Would you please explain it to me?
On
First, on a the level of equality what you are asking for isn't generally going to happen. To see why, let's look at an example. Let $R= \mathbb Z$, $I = 4\mathbb Z$, and $J = 2\mathbb Z$. Let's look at $1 + J =1 +\{\dots-4, -2 , 0 ,2, 4, \dots\} = \{\dots, -1, 1, 3, \dots\}$. Hypothetically, we to find an $s$ such that $1+J = s+ I = s + \{\dots,-8,-4,0,4,8,\dots\} = \{\dots, -4+s, s, 4+s, \dots\}$. But this is never going to happen as a matter of pure equality. The thing is that the elements are different kinds of objects. Instead, what you should be asking for is some way to embed $R/J$ in $R/I$ (ie: an injective ring homomorphism from $R/J$ to $R/I$.
However, I'm pretty sure that you aren't going to be able to do that in full generality with an explicit construction. My intuition comes from the fact that purely on a set-theoretic level, we can't prove $|R/I| \leq |R|$ in full generality without appealing to the axiom of choice. Namely, we can't in general explicitly construct an injective map from $R/I$ to $R$. However, if we do assume choice, then we know that if you have a surjection $R\to R/I$ we have an injection $R/I \to R$. There might be some subtlety due to the fact that these are rings which makes proving this possible where it might not be possible for general sets, but I doubt it.

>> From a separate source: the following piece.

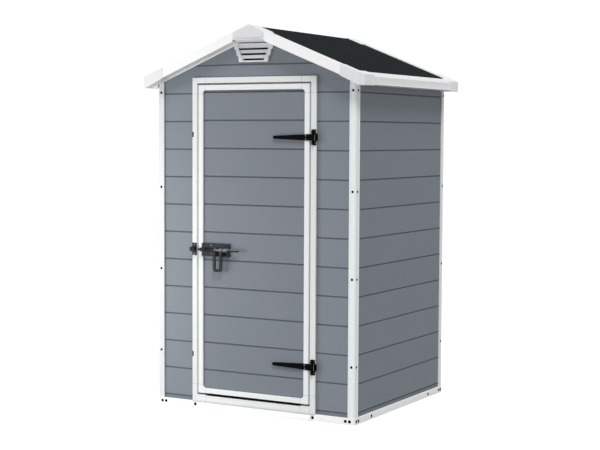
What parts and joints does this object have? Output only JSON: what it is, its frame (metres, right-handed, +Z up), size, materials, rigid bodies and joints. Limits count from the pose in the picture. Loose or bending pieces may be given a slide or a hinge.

So what are we to do. Well, we probably aren't going to generally be able to construct an injection, but when a door closes a window opens. If we are assuming choice, then it is enough to prove that there is a surjective map from $R/I$ to $R/J$. Do you have any ideas about how to do that?
In general is not true that for every $r$ there is $s$ such that $$r+J=s+I$$ for example, take $r\in J$, then the equation became $J=s+I$, which have no solution unless $s\in I$ (because either $s\in I$ or $s+I$ is not an ideal, in particular it cannot be $=J$), so you would get $I=J$.
If you have two ideals $I\subseteq J$, then there is a canonical map $\pi:R/I\rightarrow R/J$ mapping $x+I$ to $x+J$. This map is onto and it's kernel is $J/I$ (simply check the definition, $r+I\in\ker \pi$ iff $r+J=J$, that is, if $r\in J$, so $\ker\pi=J/I$), therefore by the first isomorphism theorem $$\frac{R/I}{J/I}\simeq R/J$$ so $$|R/J|=\left|\frac{R/I}{J/I}\right|\leqslant R/I$$ where in the last inequality I used the axiom of choice: The projection $\pi:R/I\rightarrow (R/I)/(J/I)$ is onto, therefore it has a section $\sigma:(R/I)/(J/I)\rightarrow R/I$ (which, in general, is just a function, and not a ring homomorphism) which is 1-1. The reason I've used $\leqslant$ instead of $<$ is because when the quotients are infinite, they might have same cardinality (even if one ideal is strictly contained in the other), for example, take $R=\mathbb R$, $I=\mathbb Z$ and $J=\mathbb Z[\frac{1}{2}]=\{n+\frac{m}{2}|n,m\in\mathbb Z\}$, then $$R/I\simeq R/J\simeq\mathbb S^1=\{z\in\mathbb C:|z|=1\}$$